Por todos esses anos Eddie não aceitou a cidadania sueca e insistiu em sua raiz sul-africana. Inclusive adotou um corte de cabelo que lembrava o país onde nasceu. A imensa conexão de Eddie com a África do Sul e o continente mexeram com Anthon, o que provocou nele uma autorreflexão.
"Houve uma conversa do Anthon com seu avô, e ele (Anthon) questionava sua identidade sul-africana," lembrou o pai de Anthon, Brian, sobre o ponto de inflexão do filho.
"Meu pai disse: 'você sabe, o que te define como sul-africano não é o passaporte que você tem, porque eu era mesmo não tendo um passaporte sul-africano por 34 anos, isso nunca me impediu de ser sul-africano. O que nos define é o que estamos preparados e dispostos a fazer pela África do Sul e toda a sua nação'."
Desde então Anthon tem dedicado a sua vida para o seu sonho de representar a África do Sul nos Jogos Olímpicos, o que começou nos de PyeongChang. Uma persistente lesão no ombro e cirurgias acabaram com suas esperanças de atingir esse objetivo em 2018.
Ainda há uma esperança
No mundial de snowboard de 2017 na Serra Nevada, na Espanha, Bosch terminou em 31º no Big Air e em 47º no slopestyle. No ano passado ele ficou em 40º no slopestyle e em 55º no Big Air do mesmo torneio em Aspen, Estados Unidos.
Bosch fez progressos ao colocar o país que adotou no mapa do snowboard mundial como o único sul-africano no circuito internacional e da Copa do Mundo. No entanto, para piorar a situação, veio a pandemia da Covid-19, o que complicou ainda mais os esforços para se classificar para Beijing 2022.
Enquanto a data limite para tentar a classificação se aproxima (16 de janeiro), Anthon ainda mantém uma chama acesa de esperança de que ele chegará ao topo da modalidade.
"Significaria o mundo para mim, é algo que quero muito e tem sido o objetivo de toda uma vida, basicamente," disse Anthon.
"Seria realmente como uma volta completa, e eu espero me sentir mais em paz dentro de mim e, sim, isso significaria muito para mim, com certeza."
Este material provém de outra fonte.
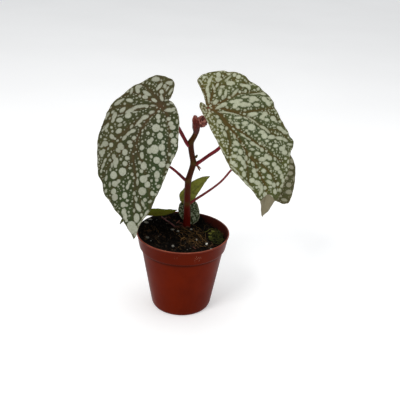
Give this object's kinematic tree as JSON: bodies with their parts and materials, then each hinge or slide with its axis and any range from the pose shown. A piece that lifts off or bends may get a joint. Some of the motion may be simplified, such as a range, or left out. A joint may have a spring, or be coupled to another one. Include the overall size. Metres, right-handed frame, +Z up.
{
  "type": "potted begonia",
  "caption": "Young spotted cane begonia with broad silver-spotted leaves on red stalks, growing in a round terracotta-coloured plastic nursery pot",
  "frame": {"origin": "centre of the pot's base, on the surface the pot stands on", "axes": "+Z up, -Y the front the picture looks at, +X to the right seen from the front"},
  "size_m": [0.1798, 0.0874, 0.215],
  "materials": {
    "pot_plastic": "satin",
    "soil": "rough, damp",
    "stem": "satin, fleshy",
    "petiole": "satin, fleshy",
    "spotted_leaf": "satin",
    "green_leaf": "satin",
    "bud": "matt, downy",
    "sheath": "satin",
    "dry_sheath": "matt",
    "moss": "matt"
  },
  "bodies": {
    "root": {"pot": "pot_plastic", "soil": "soil", "main_stem": "stem", "petiole_left": "petiole", "petiole_right": "petiole", "petiole_back_right": "petiole", "petiole_back_left": "petiole", "petiole_young": "petiole", "petiole_small": "petiole", "petiole_low": "petiole", "leaf_left": "spotted_leaf", "leaf_right": "spotted_leaf", "leaf_back_right": "spotted_leaf", "leaf_back_left": "spotted_leaf", "leaf_small": "spotted_leaf", "leaf_young": "green_leaf", "leaf_low": "green_leaf", "bud_leaf": "bud", "bud_stipule": "sheath", "bud_stipule_front": "sheath", "dry_stipule": "dry_sheath", "side_bud": "green_leaf", "moss_clump": "moss"}
  },
  "joints": []
}
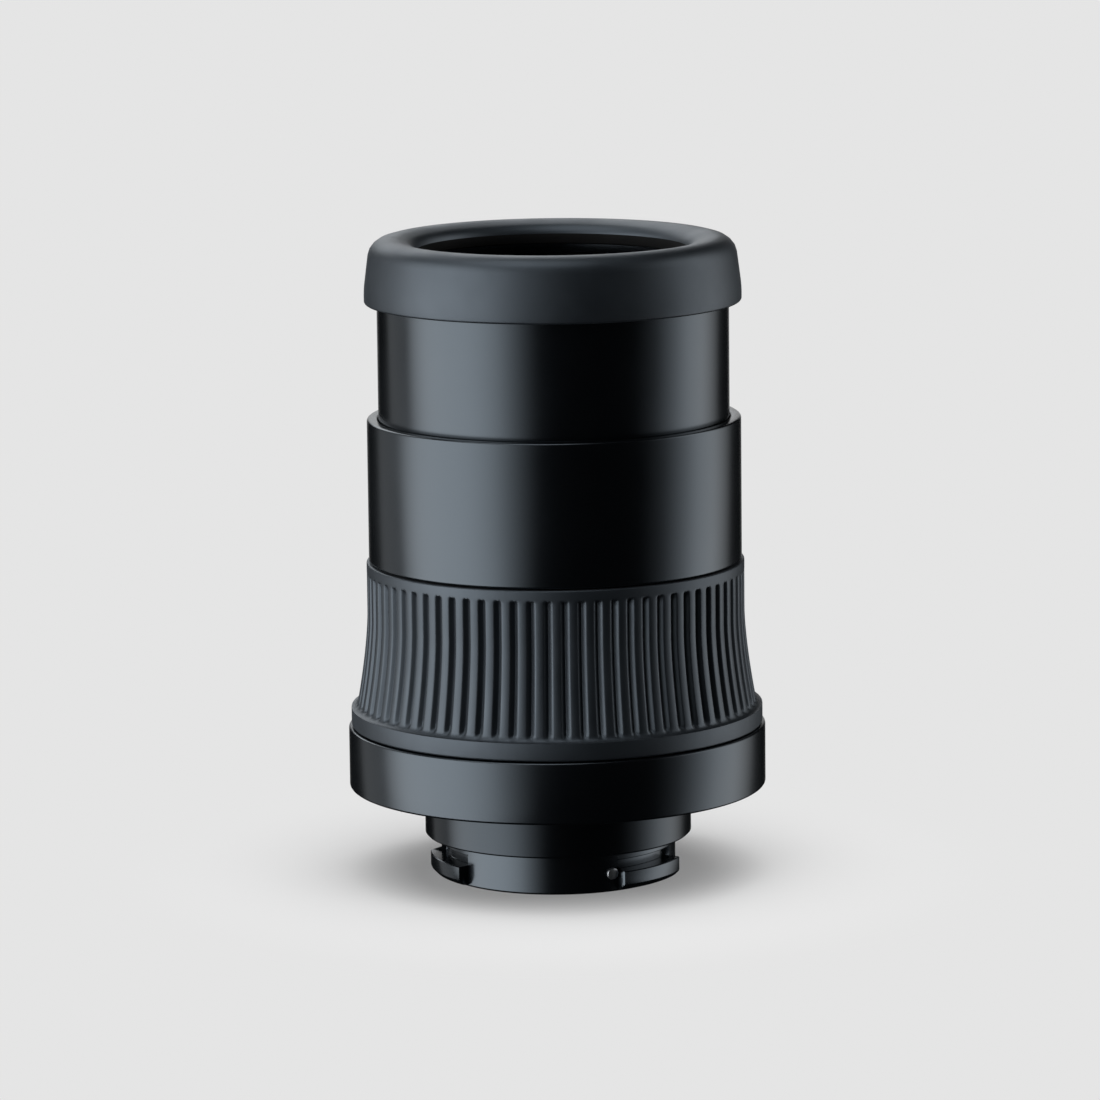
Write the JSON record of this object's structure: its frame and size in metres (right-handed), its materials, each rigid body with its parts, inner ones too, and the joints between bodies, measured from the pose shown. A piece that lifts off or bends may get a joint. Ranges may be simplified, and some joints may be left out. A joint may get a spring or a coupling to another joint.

Inspirando um país conhecido pelo calor
Anthon, que passa a maior parte do ano em busca da neve, consegue encontrar tempo para rever os familiares na Cidade do Cabo, na África do Sul. O jovem de 25 anos de idade não apenas trilha o seu caminho para os Jogos, mas serve também de inspiração para outros sul-africanos.
Ele acredita que ainda há um potencial escondido no país que adotou, onde desfruta da neve na estação de Afriski, localizada nas montanhas Maluti, no Reino do Lesoto, pequeno país encravado no interior da África do Sul.
"A última vez que vi este garoto do Afriski, ele tinha nove anos, acredito, talvez tenha 11 agora e ele é tão bom no esqui quanto no snowboard," ele se lembra.
"É bacana porque os montes de lá chegam a ser maiores do que os que comecei no snowboard. Acredito que os melhores snowboarders tornam-se os melhores porque eles vêm de condições não tão boas para treinamento. Acredito que há mais paixão e quanto mais você se acostuma às condições adversas, quando encontra as boas, tudo se torna mais fácil."
O snowboarder planeja lançar um documentário durante o ano de 2022 sobre o exílio político forçado do avô para a Suécia e sua candidatura em representar a África do Sul nos Jogos Olímpicos de Inverno.